▸ Task brief
Begin with the line that contains "ram_links();", end with the line that contains "for node in", and extract exactly that stretch of lines.

....

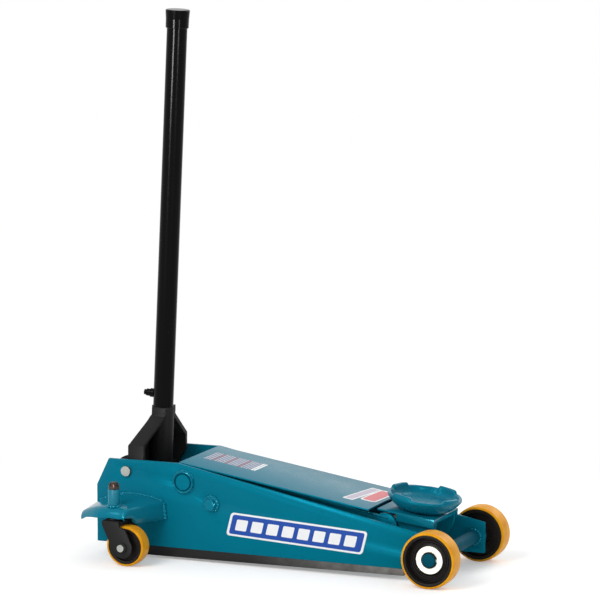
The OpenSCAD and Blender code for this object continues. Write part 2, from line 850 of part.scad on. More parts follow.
// Pin of the arm's front end, with a head on the left and a clip on the right
module front_pin() {
    color(teal) {
        ybar(front_x, front_z, 18, -arm_out - 3, arm_out + 2.5);
        ybar(front_x, front_z, 25, arm_out + gap, arm_out + 3);
        ybar(front_x, front_z, 23, -arm_out - 3, -arm_out - gap);
    }
}

module rod_pin() {
    color(steel) {
        ybar(rod_x, rod_z, pin_d, -rod_mid - 7, rod_mid + 7);
        both() {
            ybar(rod_x, rod_z, 20, rod_mid + 4 + gap, rod_mid + 7);
            yring(rod_x, rod_z, 22, pin_d + 2 * fit, cheek_out + gap, rod_mid - 4 - gap);
        }
    }
}

// Round rod with an eye at each end, beside the lift arm
module level_rod(name) {
    run = sqrt(pow(rod_x - anchor_x, 2) + pow(rod_z - anchor_z, 2));
    dip = atan((anchor_z - rod_z) / (rod_x - anchor_x));
    color(teal) side(name) difference() {
        union() {
            translate([anchor_x, rod_mid, anchor_z]) rotate([0, dip, 0])
                translate([12, 0, 0]) rotate([0, 90, 0]) cylinder(d = rod_d, h = run - 24);
            for (e = [[anchor_x, anchor_z], [rod_x, rod_z]])
                ybar(e[0], e[1], 30, rod_mid - 4, rod_mid + 4);
        }
        for (e = [[anchor_x, anchor_z], [rod_x, rod_z]])
            ybar(e[0], e[1], pin_d + 2 * fit, rod_mid - 9, rod_mid + 9);
    }
}

// Cast cup with four raised lugs
module saddle() {
    r = saddle_d / 2;
    wall = 7;
    lug_span = 36;
    profile = [[0, 0], [40, 0], [r - 12, 7], [r - 3, saddle_h - 10], [r, saddle_h - 5],
        [r, saddle_h], [r - wall, saddle_h], [r - wall - 5, 13], [0, 10]];
    color(teal) on_holder() translate([0, 0, gap]) {
        rotate_extrude() polygon(profile);
        for (i = [0:3]) rotate(70 + 90 * i - lug_span / 2) rotate_extrude(angle = lug_span)
            polygon([[r - wall, saddle_h - 1], [r, saddle_h - 1], [r - 1, saddle_h + lug_h],
                [r - wall + 1, saddle_h + lug_h]]);
    }
}

// Stem under the saddle, turning in the holder, with a snap ring below it
module saddle_stem() {
    color(steel) on_holder() {
        translate([0, 0, -18]) cylinder(d = 25, h = 18 + gap);
        translate([0, 0, -12]) cylinder(d = 32, h = 12 - 8 - gap);
    }
}

// Places its children on the holder's top, on the saddle's own axis
module on_holder() {
    about(saddle_x, cap_z, saddle_lean) translate([saddle_x, 0, cap_z]) children();
}

side_plate("left");  // side_plate_left
side_plate("right");  // side_plate_right
cross_ties();
skid_rails();
unit_cradle();
front_axle();
wheel_washers();
axle_clips();
main_shaft();
shaft_rings();
anchor_bolts();
yoke_pins();
caster_bracket("left");  // caster_bracket_left
caster_bracket("right");  // caster_bracket_right
kingpin_sleeves();
pump_block();
oil_tank();
unit_plugs();
front_hub("left");  // front_hub_left
front_tread("left");  // front_tread_left
front_hub("right");  // front_hub_right
front_tread("right");  // front_tread_right
caster_fork("left");  // caster_fork_left
kingpin("left");  // kingpin_left
caster_hub("left");  // caster_hub_left
caster_tread("left");  // caster_tread_left
caster_bolt("left");  // caster_bolt_left
caster_fork("right");  // caster_fork_right
kingpin("right");  // kingpin_right
caster_hub("right");  // caster_hub_right
caster_tread("right");  // caster_tread_right
caster_bolt("right");  // caster_bolt_right
yoke();
roller_pin();
pump_roller();
handle_stub();
handle_tube();
handle_cap();
set_screw();
pump_plunger();
plunger_spring();
release_spindle();
ram();
crosshead();
ram_links();
return_springs();
arm_plate("left");  // arm_plate_left
arm_plate("right");  // arm_plate_right
arm_web();
arm_hub();
arm_cover();
lever_plates();
lever_pins();
saddle_holder();
front_pin();
rod_pin();
level_rod("left");  // level_rod_left
level_rod("right");  // level_rod_right
saddle();
saddle_stem();
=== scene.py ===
import json
from math import cos, pi, radians, sin

import bmesh
import bpy
import numpy as np
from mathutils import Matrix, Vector


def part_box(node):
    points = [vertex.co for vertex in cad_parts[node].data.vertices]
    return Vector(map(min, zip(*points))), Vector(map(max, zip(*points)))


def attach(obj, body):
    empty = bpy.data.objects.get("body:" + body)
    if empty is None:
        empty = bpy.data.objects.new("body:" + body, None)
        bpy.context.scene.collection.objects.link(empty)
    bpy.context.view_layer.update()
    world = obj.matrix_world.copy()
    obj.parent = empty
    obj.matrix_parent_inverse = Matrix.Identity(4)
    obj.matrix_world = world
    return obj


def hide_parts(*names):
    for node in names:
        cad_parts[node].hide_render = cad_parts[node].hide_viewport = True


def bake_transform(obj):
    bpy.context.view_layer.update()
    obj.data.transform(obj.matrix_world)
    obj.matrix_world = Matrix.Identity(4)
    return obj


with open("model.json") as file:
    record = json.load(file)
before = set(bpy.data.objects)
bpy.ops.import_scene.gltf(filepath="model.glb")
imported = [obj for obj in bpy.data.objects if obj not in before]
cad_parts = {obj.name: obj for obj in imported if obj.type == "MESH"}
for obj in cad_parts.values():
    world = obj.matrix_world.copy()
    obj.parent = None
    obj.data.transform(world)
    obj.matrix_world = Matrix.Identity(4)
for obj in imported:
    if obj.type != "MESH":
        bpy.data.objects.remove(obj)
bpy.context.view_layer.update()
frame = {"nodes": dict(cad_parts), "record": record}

nodes = frame["nodes"]


# Studio. A pale seamless floor, a broad soft lamp above the camera's left and a weaker one behind,
# at a level where a painted colour shows about as it is written. Two boxes beside the camera show
# only in reflections, as the long light lines on round tubes.
def linear(code):
    """An sRGB hex colour as linear RGBA: ((c + 0.055) / 1.055) ** 2.4, or c / 12.92 where dark."""
    c = np.array([int(code[i:i + 2], 16) / 255 for i in (1, 3, 5)])
    c = np.where(c > 0.04045, ((c + 0.055) / 1.055) ** 2.4, c / 12.92)
    return (*c.tolist(), 1.0)


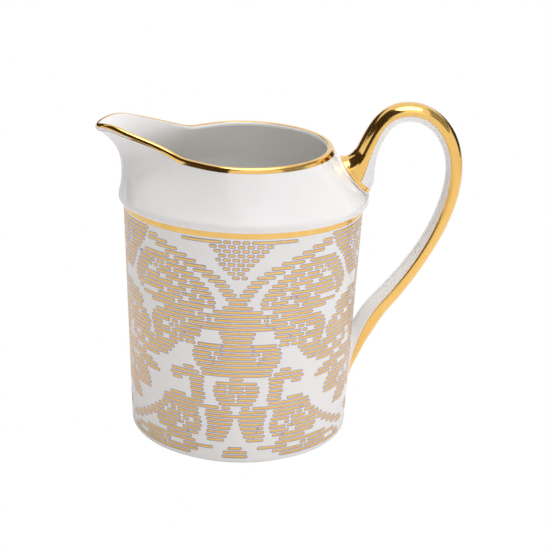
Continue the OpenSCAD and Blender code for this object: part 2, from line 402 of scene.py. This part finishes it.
def body_rows(phi):
    """Rings from the middle of the base, up the outside, over the lip and down to the floor."""
    floor_z = BASE_Z + FLOOR_T
    round_z = floor_z + FLOOR_ROUND
    edge_r = WALL_FOOT_R - EDGE_ROUND
    bevel = 0.15
    outline = [(r, BASE_Z) for r in (2, 12, 22, 29, FOOT_R - 0.1, FOOT_R)]
    outline += [(FOOT_R, FOOT_LIFT + bevel), (FOOT_R + bevel, FOOT_LIFT)]
    outline += arc(edge_r, FOOT_LIFT + EDGE_ROUND, EDGE_ROUND, -90, -TAPER, 12)
    outline += [(wall_r(z), z) for z in np.linspace(4, STEP_Z - 0.5, 12)]
    outline += step_outline()
    rows = [ring_of(phi, p) for p in outline]
    rows += [shoulder(phi, s + 0 * phi) for s in np.linspace(0.02, 1, 48)]
    rows += [lip(phi, a + 0 * phi) for a in np.linspace(0, 180, 19)[1:-1]]
    for s in np.linspace(1, INNER_END, 32):
        rows.append(shoulder(phi, s + 0 * phi) - LIP_T * shoulder_normal(phi, s + 0 * phi))
    top, before = rows[-1], rows[-2]
    join_z = STEP_Z - INNER_JOIN
    join = ring_of(phi, (wall_r(join_z) - WALL_T, join_z))
    down, up = unit(top - before), np.array([0, 0, 1])
    curve = [top, top + TOP_PULL * down, join + JOIN_PULL * up, join]
    rows += [bezier(curve, t + 0 * phi) for t in np.linspace(0, 1, 10)[1:]]
    inner = [(wall_r(z) - WALL_T, z) for z in np.linspace(join_z, round_z, 8)[1:-1]]
    inner += arc(wall_r(round_z) - WALL_T - FLOOR_ROUND, round_z, FLOOR_ROUND, 0, -90, 12)
    inner += [(r, floor_z) for r in (20, 10, 2)]
    return rows + [ring_of(phi, p) for p in inner]


def make_body():
    body = turned("porcelain_body", body_rows(angles_around()), PORCELAIN, capped=True)
    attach(body, "root")
    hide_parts("jug_body")


# ---- the handle ----

CORNER_REACH = 0.12  # how far along the handle each side of a table's corner is rounded
SHOULDER_FROM = 70  # height over which a point may lie nearer to the shoulder than to the wall
FLARE = 1.3  # radius of the fillet where the handle meets the body
ROOT_GAP = -0.03  # how far off the body the handle's ends lie, which is just inside it


def smooth_table(u, table):
    """A table read with its corners rounded off."""
    reach = np.linspace(-CORNER_REACH, CORNER_REACH, 9)
    return np.mean([np.interp(u + d, table[:, 0], table[:, 1]) for d in reach], axis=0)


def handle_path(u):
    """A point (x, z) of the handle's middle line; u is 0 at its top end and 5 at its foot."""
    i = np.clip(np.floor(u).astype(int), 0, len(HANDLE_PATH) - 1)
    p = HANDLE_PATH[i]
    return bezier([p[..., k, :] for k in range(4)], u - i)


def handle_surface(u, turn):
    """A point of the handle's skin and its normal. turn is 0 on the outward side, in degrees."""
    x, z = np.moveaxis(handle_path(u), -1, 0)
    step = handle_path(np.minimum(u + 0.01, 4.999)) - handle_path(np.maximum(u - 0.01, 0))
    dx, dz = np.moveaxis(unit(step), -1, 0)
    a, b = smooth_table(u, HANDLE_THICK), smooth_table(u, HANDLE_WIDE)
    c, s = np.cos(np.radians(turn)), np.sin(np.radians(turn))
    out, side = c / a, s / b
    size = np.hypot(out, side)
    out, side = out / size, side / size
    normal = np.stack([-out * dz, side, out * dx], -1)
    return np.stack([x - a * c * dz, b * s, z + a * c * dx], -1), normal


def above_body(point):
    """How far a point near the handle stands off the jug, and which way is straight out there."""
    r = np.hypot(point[..., 0], point[..., 1])
    z = point[..., 2]
    phi = np.degrees(np.arctan2(point[..., 1], point[..., 0]))
    level = np.array([math.cos(math.atan(TAPER)), -math.sin(math.atan(TAPER))])
    gap = (r - wall_r(z)) * level[0]
    out = np.broadcast_to(level, (*gap.shape, 2)).copy()
    high = z > SHOULDER_FROM
    if high.any():
        p = np.stack([r[high], z[high]], -1)
        s = np.linspace(0.02, 1, 50)
        around = np.repeat(phi[high][:, None], len(s), 1)
        upper = shoulder_rz(around, np.broadcast_to(s, around.shape))
        lower = np.array([(wall_r(h), h) for h in (60, 68, 74)] + step_outline())
        curve = np.concatenate([np.broadcast_to(lower, (len(p), *lower.shape)), upper], 1)
        start, step = curve[:, :-1], np.diff(curve, axis=1)
        along = ((p[:, None] - start) * step).sum(-1) / (step ** 2).sum(-1)
        foot = start + np.clip(along, 0, 1)[..., None] * step
        nearest = np.argmin(((foot - p[:, None]) ** 2).sum(-1), axis=1)
        row = np.arange(len(p))
        slope = unit(step[row, nearest])
        normal = np.stack([slope[:, 1], -slope[:, 0]], -1)
        away = p - foot[row, nearest]
        side = np.sign((away * normal).sum(-1))
        gap[high] = side * np.linalg.norm(away, axis=-1)
        out[high] = normal
    return gap, polar(phi, out)


def flared(u, turn, lift):
    """The handle's skin, raised by lift, with a fillet where it comes down onto the body."""
    point, normal = handle_surface(u, turn)
    gap, out = above_body(point)
    near = np.clip(FLARE - gap, 0, FLARE)
    spread = FLARE - np.sqrt(np.maximum(FLARE ** 2 - near ** 2, 0))
    outward = normal - (normal * out).sum(-1, keepdims=True) * out
    outward /= np.maximum(np.linalg.norm(outward, axis=-1, keepdims=True), 1e-6)
    tilt = np.clip(near / FLARE, 0, 1)[..., None] ** 2
    skin = unit(normal * (1 - tilt) + out * tilt)
    return point + spread[..., None] * outward + lift * skin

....

▸ Exercise response
ram_links();
return_springs();
arm_plate("left");  // arm_plate_left
arm_plate("right");  // arm_plate_right
arm_web();
arm_hub();
arm_cover();
lever_plates();
lever_pins();
saddle_holder();
front_pin();
rod_pin();
level_rod("left");  // level_rod_left
level_rod("right");  // level_rod_right
saddle();
saddle_stem();
=== scene.py ===
import json
from math import cos, pi, radians, sin

import bmesh
import bpy
import numpy as np
from mathutils import Matrix, Vector


def part_box(node):
    points = [vertex.co for vertex in cad_parts[node].data.vertices]
    return Vector(map(min, zip(*points))), Vector(map(max, zip(*points)))


def attach(obj, body):
    empty = bpy.data.objects.get("body:" + body)
    if empty is None:
        empty = bpy.data.objects.new("body:" + body, None)
        bpy.context.scene.collection.objects.link(empty)
    bpy.context.view_layer.update()
    world = obj.matrix_world.copy()
    obj.parent = empty
    obj.matrix_parent_inverse = Matrix.Identity(4)
    obj.matrix_world = world
    return obj


def hide_parts(*names):
    for node in names:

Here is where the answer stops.